Güncelleme Tarihi:
Tersine dönmüş bir dünya fikriyle açılıyor ‘Beyaz Köle’. Bu kez, dünya tarihinde olanın aksine siyah ırklar efendi, beyaz ırklar köle... Avrupa’da yaşayan beyazlar, gemilerle kaçırılarak Afrika’daki zengin ailelerin yanına gönderiliyor. Hiçbir söz hakkına sahip olmadan, çok zor şartlarda yaşayıp, ölene kadar onlara hizmet ediyor.
Kölelikten kurtulmanın tek bir yolu var: Direnişçilerin açtığı tren yolu hattına ulaşmak. Ancak bu trene binmeye çalışmak elbette çok tehlikeli. Üstelik kölelikten kaçmaya çalışan beyazların doldurduğu trenler büyük oranda yarı yolda bozuluyor. Yakalanan kölelerin durumu fena...
İşte bu şartlarda tanışıyoruz beyaz köle kahramanımızla. Kendisine camdan atılan bir “Kaçış treninde yerin hazır” notuyla hayatı değişen Doris ile...
GERİLİM ÖĞELERİ BASKIN
Booker ödüllü yazarın Doğan Kitap tarafından Ebru Kılıç çevirisiyle yayımlanan kitabı, içinde gerçek tarihi öğeler ve kurgu anlatılar barındırmakla beraber neredeyse bir gerilim romanı olarak da okunabilir. Beyaz kölelerin başına gelenleri okumak yer yer rahatsız edici olsa da tüm bunların ve hatta daha fazlasının gerçek hayatta siyahların başına geldiğini düşünürsek bu rahatsızlığı yaşama pahasına gerçeklerle yüzleşmek de gerekir.

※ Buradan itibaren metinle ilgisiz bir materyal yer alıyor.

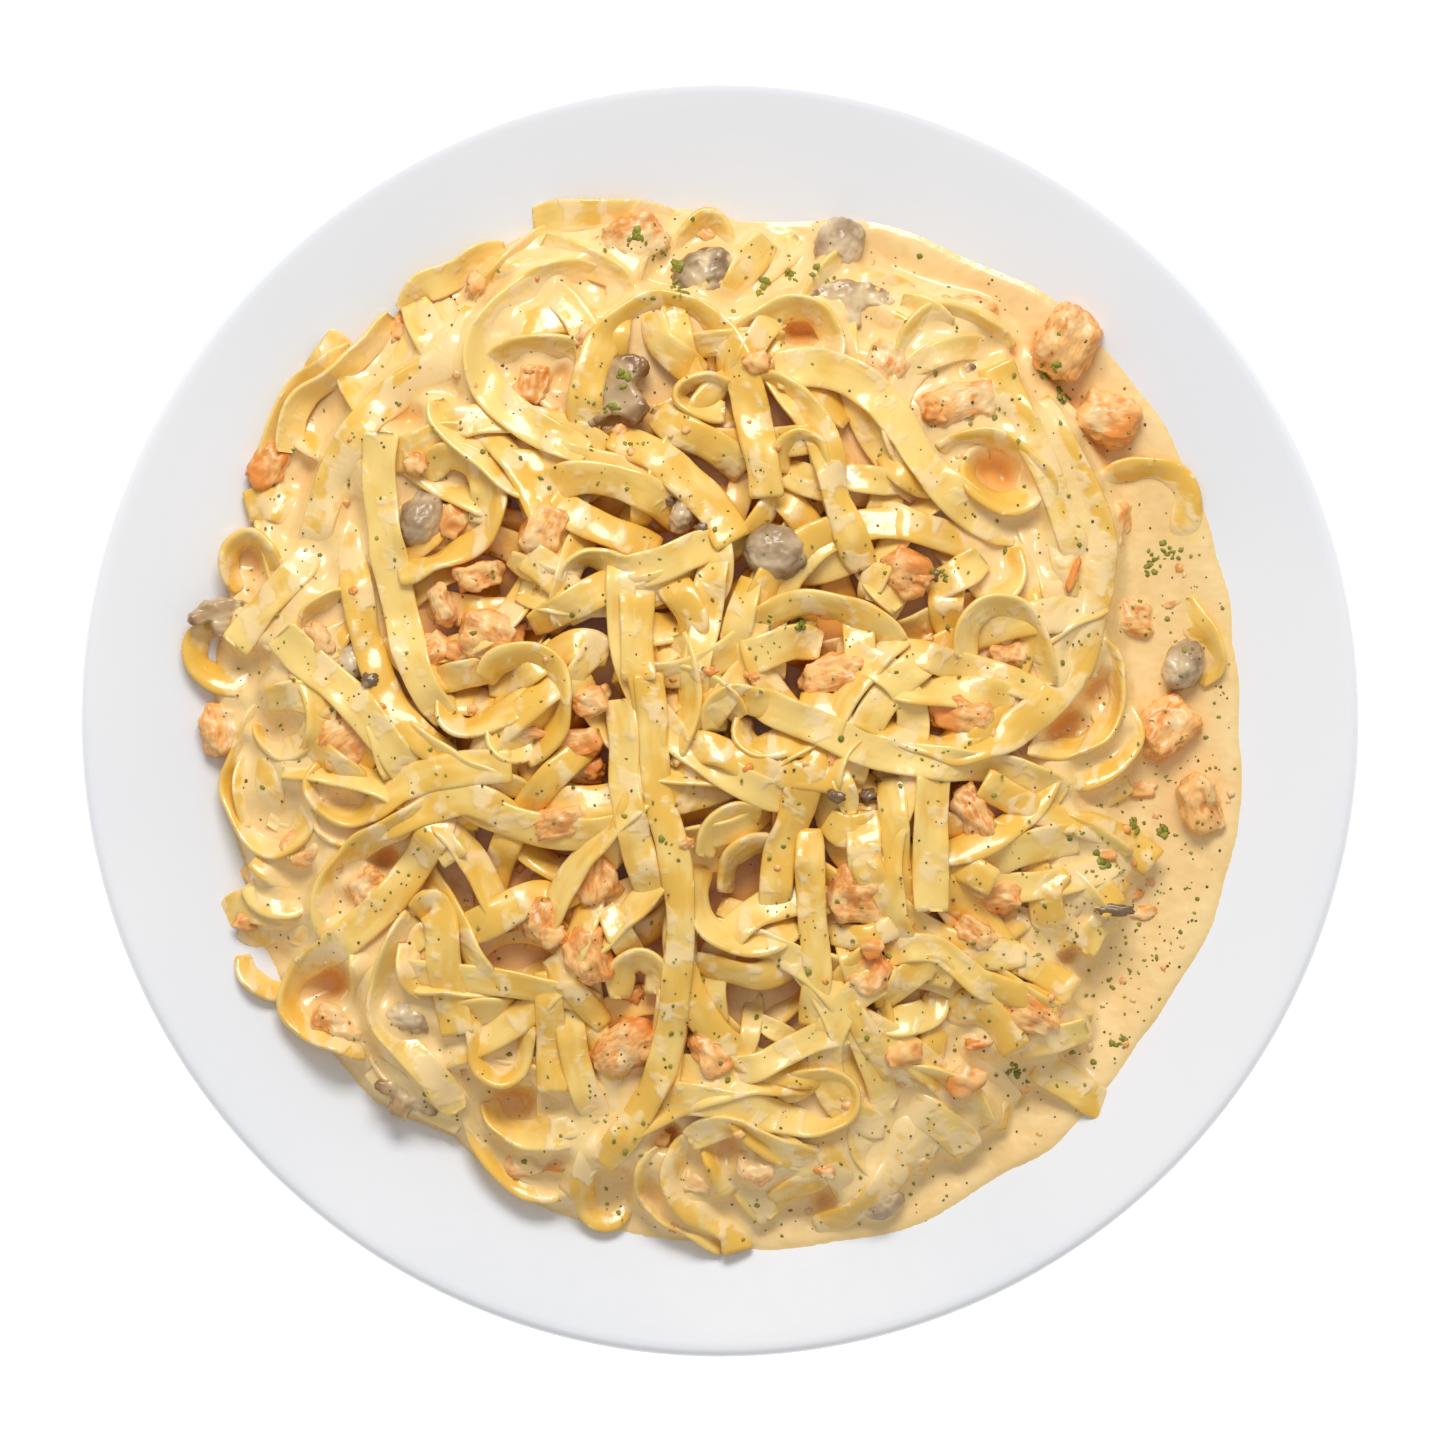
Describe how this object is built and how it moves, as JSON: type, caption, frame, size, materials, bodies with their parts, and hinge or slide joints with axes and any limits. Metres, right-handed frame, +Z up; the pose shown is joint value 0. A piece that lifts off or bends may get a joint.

Nijerya asıllı İngiliz olan Evaristo, köle ticaretinin tüm dehşetini harikulade biçimde kurguladığı alternatif bir dünyayı anlattığı romanında efendi-köle ilişkisine dair tüm bilgimizi altüst ediyor. Üstelik bu alternatif dünyanın haritasını da romanın en başına ekleyerek hikâyenin gerçekliğini güçlendiriyor. Yazar, hiciv dolu dili hikâyeye ironik bir hava katarak yer yer mizahi bir tat yaratsa da aslında kitapta oldukça etkileyici bir satirizmin izleri de görülüyor.
Yine de tüm bunları bir kurgu eser olarak okumak ve yazara bireysel öfkesine yenik düşüp tarihi doğru okuyamasa da güzel bir kurgu eser yaratmış diyerek hakkını vermek doğru sanırım. Çünkü tarih ne öyle tersyüz edilecek bir şey ne de zorbalık, tam tersine çevrilince iyi bir hal alıyor.
KİTAPTAN...
Özgür beyazlar, büyük kentlerin dış kesimlerinde yıkık dökük gettolarda, toplu çadırlarda sefalet içinde yaşamaya mahkûm edilmişti büyük ölçüde. Zengin Ambossalılar bu semtlere alaycı bir tabirle ‘Vanilya Banliyöler’ adını takmıştı, onların hindistancevizi palmiyeleriyle süslü ‘Çikolata Kentleri’nden çok farklıydı buralar. Banliyölerde birçok ulusun geleneksel giysilerinin alınabildiğini duyardık; kürk torbalar, golf pantolonları, deri yelekler, köylü gömlekleri, boynuzlu metal miğferler, zırh tunikler, cepkenler, kürk yakalı robdöşambr, belinizi inceltip elli beş santim yapan, kalçalarınızı seksen bedene çıkaran korseler, daha neler neler...
Banliyölerde ev yapımı içki satan mekânlar, madrigal grupları, kayıt resitalleri, hatta medeni hakları savunan muhalif şarkıcılar vardı. Hıristiyanlığı Voodoo’yla harmanlayan, anlaşılmayan dillerde tefli âlemler yapılan yeraltı kiliseleri de vardı.
Bizim idare etmesi güç, çabucak uçuşan ince telli saçlarımız için ince dişli taraklar satan beyaz kuaförler de vardı.